Jaded filmgoers will see the component parts of Drive from a mile off, and can probably catch Refn’s influences from the works of Michael Mann, Walter Hill and Mike Hodges. The score evokes fond memories of 80’s action classics with soundtracks from Vangelis and Tangerine Dream, no doubt about it. But this is Refn’s version of familiar events and styles, and the result is distinctive even while it makes you want to marathon Thief, Driver and I’ll Sleep When I’m Dead right afterwards. Actually, the film of which Drive reminds me most is Stanley Kubrick’s early thriller The Killing, which likewise conveyed a classic potboiler narrative using only the filmmaker’s canny craftsmanship to separate it from similar fare. And likewise it’s the work of an overtly talented filmmaker still developing their craft. But Refn's not quite Kubrick, and his film falls short of perfection.
You see, Drive’s narrative minimalism is both a blessing and a curse, lending the film a memorable air even as it undermines audience involvement, particularly in regards to Gosling’s protagonist. He’s a cipher, failing to earn himself so much as a name throughout the film, whose credits refer to him only as “Driver.” He’s defined by his actions, but those actions are informed entirely by the events of the film, which are limited in scope. He encounters a family unit, for example, and through their interactions we infer that he’d like to have one of his own, but the lack of greater context diminishes the extent to which we understand why. We know not where he comes from, or how his experiences in Drive relate to or differ from any of the other events in his life. He glides throughout the film with purpose but little overt motivation, and despite the subtle and involving performance from Ryan Gosling this drags the film down from “instant classic” territory, since we don’t know how much we should care about, praise or condemn his actions.

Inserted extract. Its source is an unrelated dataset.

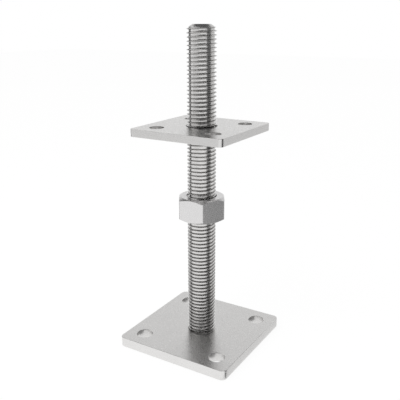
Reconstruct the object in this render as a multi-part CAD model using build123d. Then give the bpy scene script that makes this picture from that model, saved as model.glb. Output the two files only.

Drive plays with sweeping moments of heroism and villainy, but regardless of the “style is substance” argument has no particular point to make, and writing the film off as “just a bunch of stuff that happened” is fair to a point, even though it ignores the pleasure of watching all that stuff happen in a special way. And calling a movie “imperfect” is a far cry from finding serious fault, so although it could have used a bit more fleshing out Drive is still an absolute treasure from start to finish.